Two from S.C. among ’22 South Arts Emerging Leaders of Color

Leaders from Charleston, Greenville included

South Arts announced 18 cultural leaders of color from across its nine-state region have been selected to participate in professional development and networking opportunities.

The second cohort of Emerging Leaders of Color (ELC) has been selected, representing the next generation of cultural workers and arts administrators from across our region. These leaders will participate in a free multi-day professional development program specifically for arts administrators of color. This second Southern cohort will build on the success of South Arts’ first cohort and Western States Arts Federation's ELC program, which has been attracting, training, networking and promoting a new generation of diverse arts leaders since 2010. This partnership program between South Arts and colleagues at WESTAF provides tools, continued learning opportunities, and a network to administrators of color who seek to move into leadership positions in the arts and culture sector. Emerging Leaders of Color welcomes Victoria Rae Moore of TINYisPOWERFUL of North Charleston and Vaughn Newman of Vaughn Newman Dance of Greenville. Learn more about the other members of the cohort here. Keep reading for more on Moore and Newman.

Victoria Rae Moore

Victoria Rae Moore is a writer and co-founder of TINYisPOWERFUL — an interracial, intergenerational, grassroots organization and community hub linking artists, cultural workers, youth and tiny business partners to embrace THE ARTS AND THE SPIRIT OF THE ARTS as activators of sustainability; to support and promote TINY BUSINESS in the South as a vital part of neighborhood and commerce; and to build a MENTORSHIP LEGACY awakening in YOUTH a spirit of imagination, entrepreneurship and social engagement.

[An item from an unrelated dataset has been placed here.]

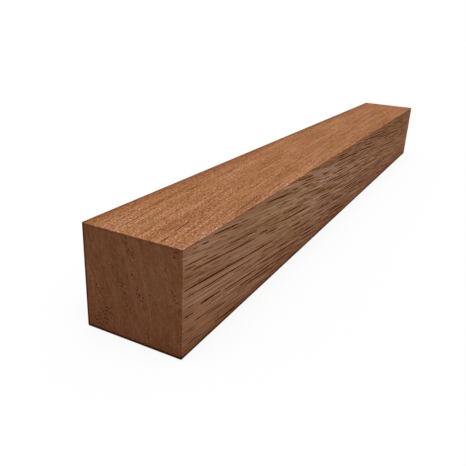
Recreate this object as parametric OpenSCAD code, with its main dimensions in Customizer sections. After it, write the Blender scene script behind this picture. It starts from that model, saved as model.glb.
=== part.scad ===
// Wood turning blank: one square length of hardwood, sawn on all four sides and cross-cut at both ends.
// Origin at the centre of the underside, +X along the length, +Z up. Millimetres.

/* [Stock] */
// Length between the two sawn ends, along the axis that it is turned about
blank_length = 457.2; // [150:0.1:900]
// Width of the section, side to side
section_width = 50.8; // [25:0.1:100]
// Height of the section, underside to top
section_height = 50.8; // [25:0.1:100]

/* [Eased edges] */
// Radius of the four long edges
long_edge_radius = 0.8; // [0.3:0.1:6]
// Radius of the edges round each sawn end
end_edge_radius = 0.8; // [0.3:0.1:6]

/* [Hidden] */
wood_colour = [0.52, 0.36, 0.26];
edge_facets = 48;
// Each outline is extruded past the solid, so that only its own edges cut it.
overrun = 10;

// A rectangle centred on the origin whose four corners are true arcs.
module eased_rectangle(size_x, size_y, radius) {
    square([size_x, size_y - 2 * radius], center = true);
    square([size_x - 2 * radius, size_y], center = true);
    for (side_x = [-1, 1], side_y = [-1, 1])
        translate([side_x * (size_x / 2 - radius), side_y * (size_y / 2 - radius)])
            circle(r = radius, $fn = edge_facets);
}

// The section, run along the length: it eases the four long edges.
module section_along_length() {
    rotate([90, 0, 90])
        linear_extrude(height = blank_length + 2 * overrun, center = true)
            eased_rectangle(section_width, section_height, long_edge_radius);
}

// The outline seen from the side: it eases the top and bottom edges of both ends.
module side_outline() {
    rotate([90, 0, 0])
        linear_extrude(height = section_width + 2 * overrun, center = true)
            eased_rectangle(blank_length, section_height, end_edge_radius);
}

// The outline seen from above: it eases the upright edges of both ends.
module plan_outline() {
    linear_extrude(height = section_height + 2 * overrun, center = true)
        eased_rectangle(blank_length, section_width, end_edge_radius);
}

// The whole blank is one piece of wood: what the three outlines have in common, set on the floor.
module blank() {
    color(wood_colour)
        translate([0, 0, section_height / 2])
            intersection() {
                section_along_length();
                side_outline();
                plan_outline();
            }
}

blank();
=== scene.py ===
"""Wood turning blank: a square length of open-pored, red-brown hardwood, sawn on four sides and both ends.

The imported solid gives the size. One mesh stands for it: the same block with its eased edges, and with the
wood's vessels cut into the six faces as real grooves and pits. The grooves and the colour follow the same
grain, which is the level lines of two fields.
Lengths are in millimetres until a mesh, lamp or camera is made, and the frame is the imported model's.
"""

import math

import bpy
import numpy as np
from mathutils import Matrix, Vector
from mathutils.geometry import delaunay_2d_cdt


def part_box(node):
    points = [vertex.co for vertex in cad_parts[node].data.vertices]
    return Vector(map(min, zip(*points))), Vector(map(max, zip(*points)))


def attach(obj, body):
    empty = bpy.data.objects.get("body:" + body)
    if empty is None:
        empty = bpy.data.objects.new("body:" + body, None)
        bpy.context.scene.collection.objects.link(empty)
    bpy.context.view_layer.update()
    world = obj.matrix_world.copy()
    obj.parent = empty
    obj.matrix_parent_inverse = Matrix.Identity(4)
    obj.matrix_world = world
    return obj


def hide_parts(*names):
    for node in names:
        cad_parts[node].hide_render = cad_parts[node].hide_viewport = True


MM = 0.001

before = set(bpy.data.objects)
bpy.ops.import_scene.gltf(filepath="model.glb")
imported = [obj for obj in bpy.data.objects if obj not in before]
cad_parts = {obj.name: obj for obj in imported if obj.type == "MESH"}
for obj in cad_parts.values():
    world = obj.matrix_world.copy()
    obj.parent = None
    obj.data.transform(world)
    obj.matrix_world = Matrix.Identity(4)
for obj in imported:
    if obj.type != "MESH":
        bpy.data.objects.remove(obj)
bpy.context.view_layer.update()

# The block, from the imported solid.
LOW, HIGH = (np.array(corner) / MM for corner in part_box("blank"))
EDGE_RADIUS = 0.8
EDGE_STEPS = 5

# The grain. Each field has its slope along the blank, the bend of it, and its waves: height, run along x,
# run across, phase. Vessels run where field z keeps its value on the sides, and field y on top and underside.
FIELDS = {
    "y": {"slope": -0.040, "bend": 0.00007, "waves": ((0.5, 70.0, 30.0, 0.6), (0.10, 17.0, 9.0, 2.1))},
    "z": {"slope": 0.083, "bend": -0.000045, "waves": ((0.5, 60.0, 34.0, 1.3), (0.09, 19.0, 11.0, 0.4))},
}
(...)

Victoria is the executive director of TINYisPOWERFUL and received a three-year Partners For Change award from Alternate ROOTS and the Surdna Foundation, continuing a long history of art in/with community to affect structural and systemic change. Victoria's role as an arts administrator started in 2018 when she was hired as an assistant quickly advancing to the role of facilitator with an artist-led creative placemaking project - conNECKtedTOO by the Charleston Rhizome Collective - which was the only project in South Carolina supported by an ArtPlace America Award. As a multi-racial Black woman native to Charleston, SC, Victoria is committed to social change through the arts and to amplifying marginalized voices for more true, inclusive representation of the past and the present as we shape a future together. She studied dance at Charleston County School of the Arts and earned a BA in journalism and public relations from the University of South Carolina.

Vaughn Newman

Born in Philadelphia Newman began dancing at William Penn Arts Charter and continued training at Freedom Theater, PHILADANCO, & New World School of the Arts, Miami, FL. While at New World, he began performing with Momentum Dance Company and Brazz Dance Theater until a move to the Upstate in 2009. After choreographing for local theaters, dance studios, and the Peace Center for the Performing Arts, The Studio–Home of Vaughn Newman Dance(VND) opened its doors in 2018 offering dance instruction to Upstate communities, students, hobbyists, and pre-professional dancers. The Studio is the home of Greenville’s first Afro-American and professional contemporary dance company. Newman also founded ZAKI West African Drum & Dance Ensemble and ADAM Arts as community outreach programs that cross socio-economical barriers by making the arts accessible to the community, especially misaligned and underserved youths. Together, these outreach programs and Vaughn Newman Dance narrow the cultural divide through curated interactive performing arts experiences, Traditional West African drum & dance classes, and workshops.